Here’s Leal talking about who IU had to beat to get his commitment:

“I had the Stanford situation, which I really loved because it’s one of the best schools in the country and education has always been very important to me, but we all really wanted that Indiana offer, obviously,” Anthony Leal to SI on his offer to Stanford, an elite academic institution.

The press release from Gatorade discussed Geronimo’s academics a bit, “Geronimo has maintained a 3.98 GPA in the classroom and represents one of the state’s top candidates in meeting the Gatorade award’s broad criteria.”

The 2021 class has two members as I write, including Duncomb.  The other is Khristian Lander, who may reclass to 2020 if he completes the academic work required in time to graduate from Evansville Reitz this summer.

Here’s what people say about Duncomb and Lander:

“(Duncomb’s) test scores are Ivy League type. He’s a really bright kid. It’s a part of who he is,” Moeller coach Carl Kremer.

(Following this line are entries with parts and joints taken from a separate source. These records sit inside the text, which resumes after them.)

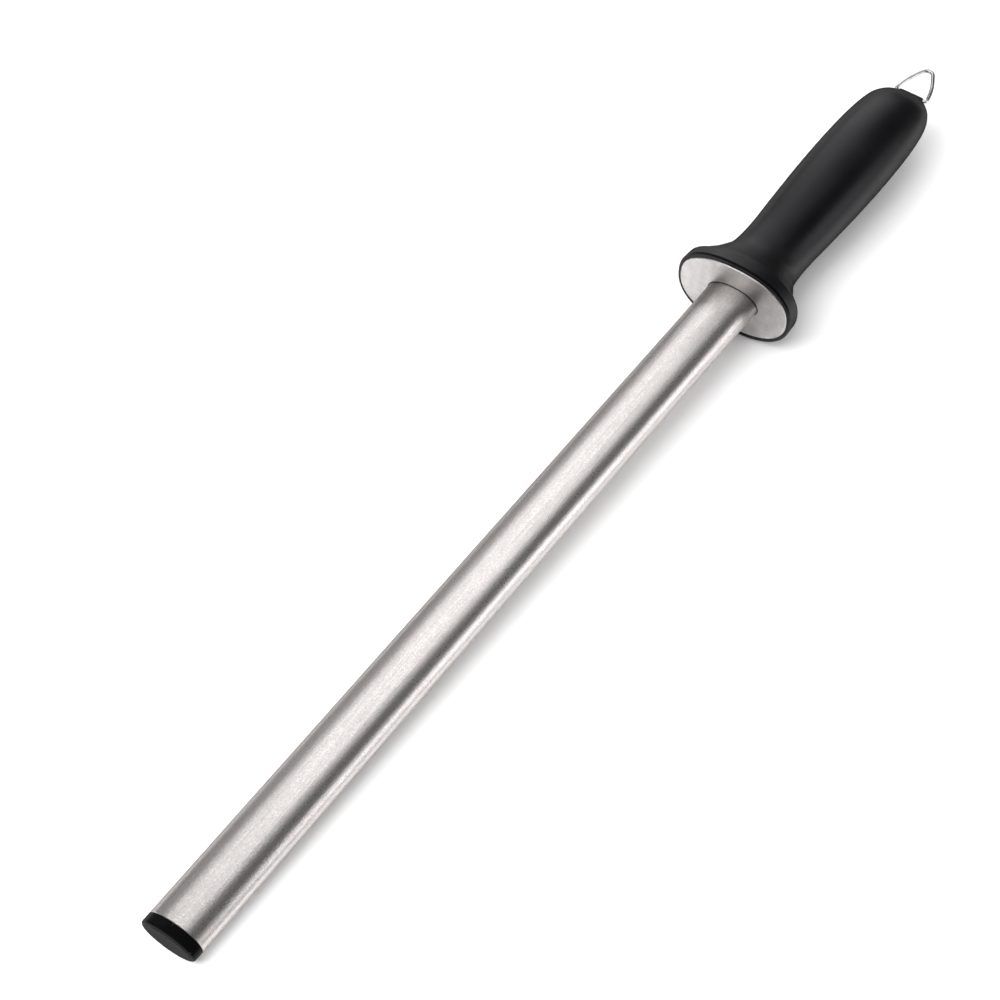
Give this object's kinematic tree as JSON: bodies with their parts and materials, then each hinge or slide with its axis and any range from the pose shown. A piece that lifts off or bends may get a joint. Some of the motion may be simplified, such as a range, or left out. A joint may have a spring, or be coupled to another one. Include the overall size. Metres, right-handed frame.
{
  "type": "knife sharpening steel",
  "caption": "Oval diamond-coated knife sharpening steel with a black tip cap, a flared oval guard, a moulded grip and a wire hanging loop.",
  "frame": {"origin": "on the axis of the steel, in the front face of the guard plate", "axes": "+Y runs from the guard along the grip to the butt, so the tip cap points to -Y; +X is across the broad face of the steel; +Z is square to the broad face and up as the steel lies flat"},
  "size_m": [0.045, 0.438, 0.0326],
  "materials": {
    "coated_steel": "nickel-bonded fine diamond grit, satin with a fine mottle",
    "plate_steel": "satin stainless with a faint cross brushing",
    "cap_plastic": "black moulded plastic, semi matte",
    "grip_plastic": "black moulded plastic, fine matte texture",
    "plug_plastic": "black moulded plastic",
    "seal_rubber": "matte black elastomer",
    "fastener_steel": "zinc-plated steel",
    "wire_steel": "bright drawn stainless wire"
  },
  "bodies": {
    "steel": {"blade_tube": "coated_steel", "tip_cap": "cap_plastic", "guard_plate": "plate_steel", "blade_seal": "seal_rubber", "handle_body": "grip_plastic", "anchor_block": "fastener_steel", "anchor_pins": "fastener_steel", "flat_washer": "fastener_steel", "lock_washer": "fastener_steel", "tie_screw": "fastener_steel", "end_plug": "plug_plastic"},
    "loop": {"hanging_loop": "wire_steel"}
  },
  "joints": [
    {"name": "loop_swing", "type": "hinge", "parent": "steel", "child": "loop", "pos_m": [0, 0.12485, 0], "axis": [1, 0, 0], "range_deg": [-96.5, 83.5]}
  ]
}
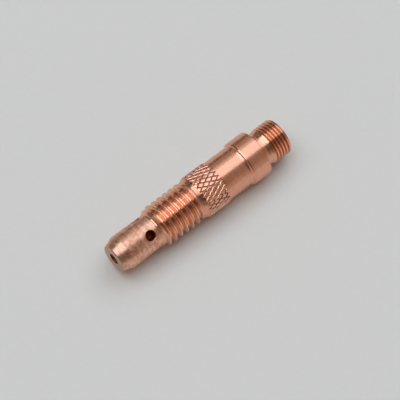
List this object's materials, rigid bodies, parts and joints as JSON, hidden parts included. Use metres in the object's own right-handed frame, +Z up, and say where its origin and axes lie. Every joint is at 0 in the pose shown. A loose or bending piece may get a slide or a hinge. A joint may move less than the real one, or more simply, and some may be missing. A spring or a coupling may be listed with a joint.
{
  "type": "tig torch collet body",
  "caption": "Round turned copper torch body with cross-drilled nose, coarse and fine thread ends, knurled grip and collar; a split collet slides in its bore.",
  "frame": {"origin": "centre of the nose face on the turning axis, where the electrode comes out", "axes": "+X along the turning axis, from the nose to the head thread; +Z up as the part lies on its side"},
  "size_m": [0.0474, 0.0108, 0.0108],
  "materials": {
    "turned_copper": "satin turned copper",
    "collet_copper": "dull drawn copper"
  },
  "bodies": {
    "collet_body": {"collet_body": "turned_copper"},
    "collet": {"collet": "collet_copper"}
  },
  "joints": [
    {"name": "collet_slide", "type": "slide", "parent": "collet_body", "child": "collet", "axis": [1, 0, 0], "range_m": [0, 0.044]}
  ]
}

“A student with a 3.8 grade-point average, (Khristian) Lander plans to major in mechanical engineering,” Gordon Engelhardt of the Evansville Courier & Press.

Lander is the wild card.  His thoughts about declassing shows a lack of patience, which can be a plus or minus.  He’s projected as a guy who is good enough to eventually jump to the NBA – as is Jackson-Davis.  They both may corrupt Miller’s ability to get old and stay old.

That’s four recruiting classes – two of which are works in progress – comprised of 13 players.  Most of them are academic achievers from winning programs.  Nine are from Indiana high schools, two are from Ohio, one (Forrester, who transferred) is from Pennsylvania, and Geronimo prepped in NH but is originally from New Jersey.

Miller is not a coach cobbling together talented players, hoping they fit.  He’s identified physical and behavioral traits he prizes, and recruits to them.  If he’s correct, Indiana will win with them.

If there is a reason to buy what Miller is selling and invest in hope the Hoosiers can make strides in 2020-2021 and beyond, his discipline in building a culture specific to IU is it.

2 thoughts on “Hoosiers get commitment from Duncomb – Miller building culture, not just talented roster

  1. George M. Hook

    Once again, Miller has shown little advances in this “culture” he espouses. He finished 11th in the Big Ten this year, was mediocre on the road, padded the win totals with a series of weak teams to start the year, and, last but not least, still cannot beat Purdue. He loses crucial games in the national spotlight as well. When it comes to “prized recruits”, he’s had two McDonald’s All-Americans already: the results are less than stellar. He has much to prove. Much.

    1. Kent Sterling Post author

      I think he’s edging closer to the tipping point. Returning all five starters, three key contributors, and adding a recruiting class should put IU in a great position to reap the rewards of his three years of rebuilding.